Suppose it has in issue £2m of 5% convertible loan stock, on which the annual interest charge is therefore £100,000, which is deducted before arriving at pre-tax profits. And suppose (since we need an extreme case to illustrate the principle) that Payola’s current share price is 240p but that the convertible stock was issued a considerable time ago when the shares stood at only 80p. The conversion terms are that each £1 nominal of convertible loan stock converts into one ordinary share of £1 — in other words, the conversion price is 100p and well below current levels. Thus, when the stock is converted it will create 2m additional ordinary shares of £1.

What happens on conversion is this. The loan stock disappears as a liability of the company and therefore the company saves the £100,000 of annual interest it was paying. Its pre-tax profits therefore rise from £300,000 to £400,000 and net profits rise from £195,000 to £260,000 after 35% corporation tax.

But 2m new shares have been created and therefore the company’s earnings have to be spread over 5m shares rather than the previous 3m shares. Earnings per share thus work out at 5.2p in place of the previous 6.5p, representing very significant dilution of the company’s earnings.

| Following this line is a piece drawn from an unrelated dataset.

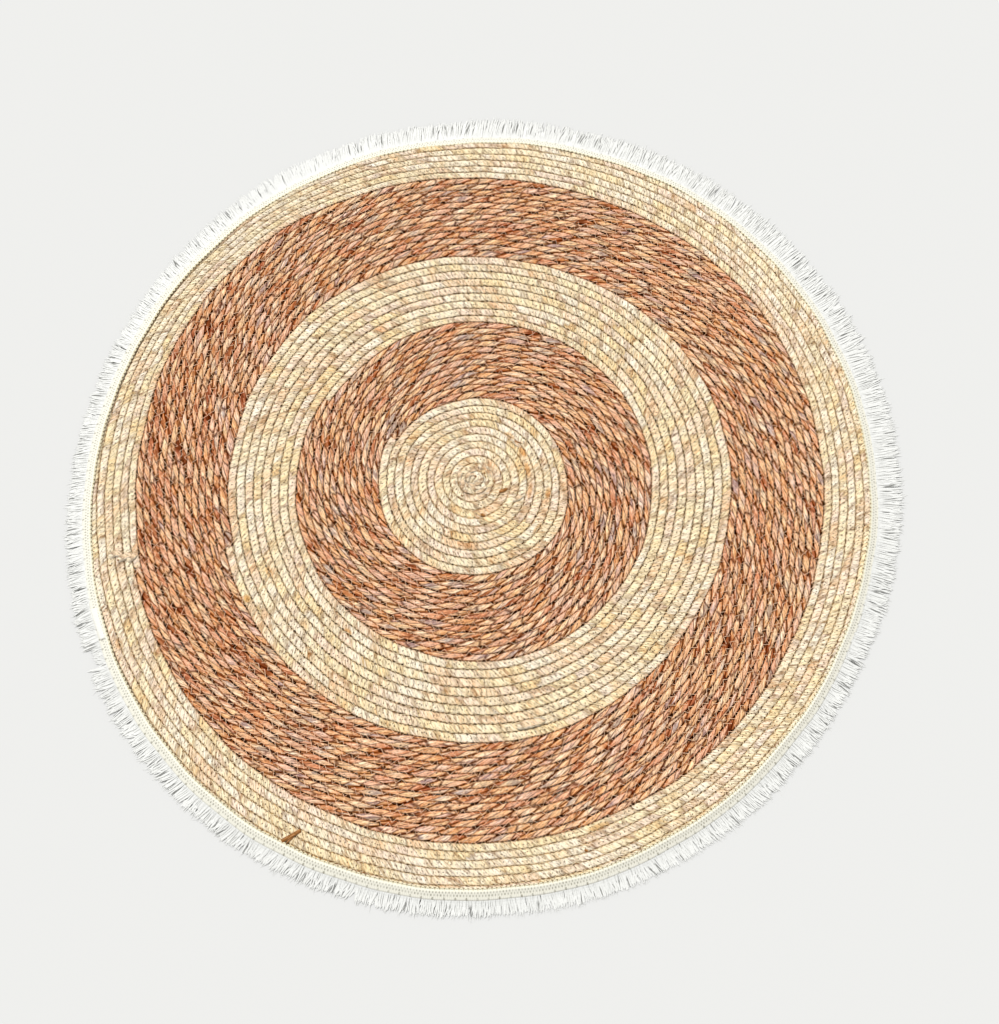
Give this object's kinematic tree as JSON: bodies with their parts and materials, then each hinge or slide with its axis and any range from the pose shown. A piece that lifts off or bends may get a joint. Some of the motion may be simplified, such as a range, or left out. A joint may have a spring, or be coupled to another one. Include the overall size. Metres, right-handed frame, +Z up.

Even though the convertible stock may not yet be due for conversion, an investment analyst will tend to undertake this calculation — working out what the position would be if the stock were converted — to arrive at the “fully diluted earnings per share” figure. Since the dividend which a company pays or can pay normally depends on the profit it is capable of earning, a big prospective dilution of earnings per share is not good news for shareholders. It means that there is a considerable constraint on dividend growth. Even at the present dividend level of 4.33p net, the dividend on the new 5m shares would cost £216,500 as against £130,000 on the old 3m shares and if the company maintains its dividend at this level, dividend cover will reduce, at least temporarily. Convertibles are not always good value for companies with rapid earnings growth.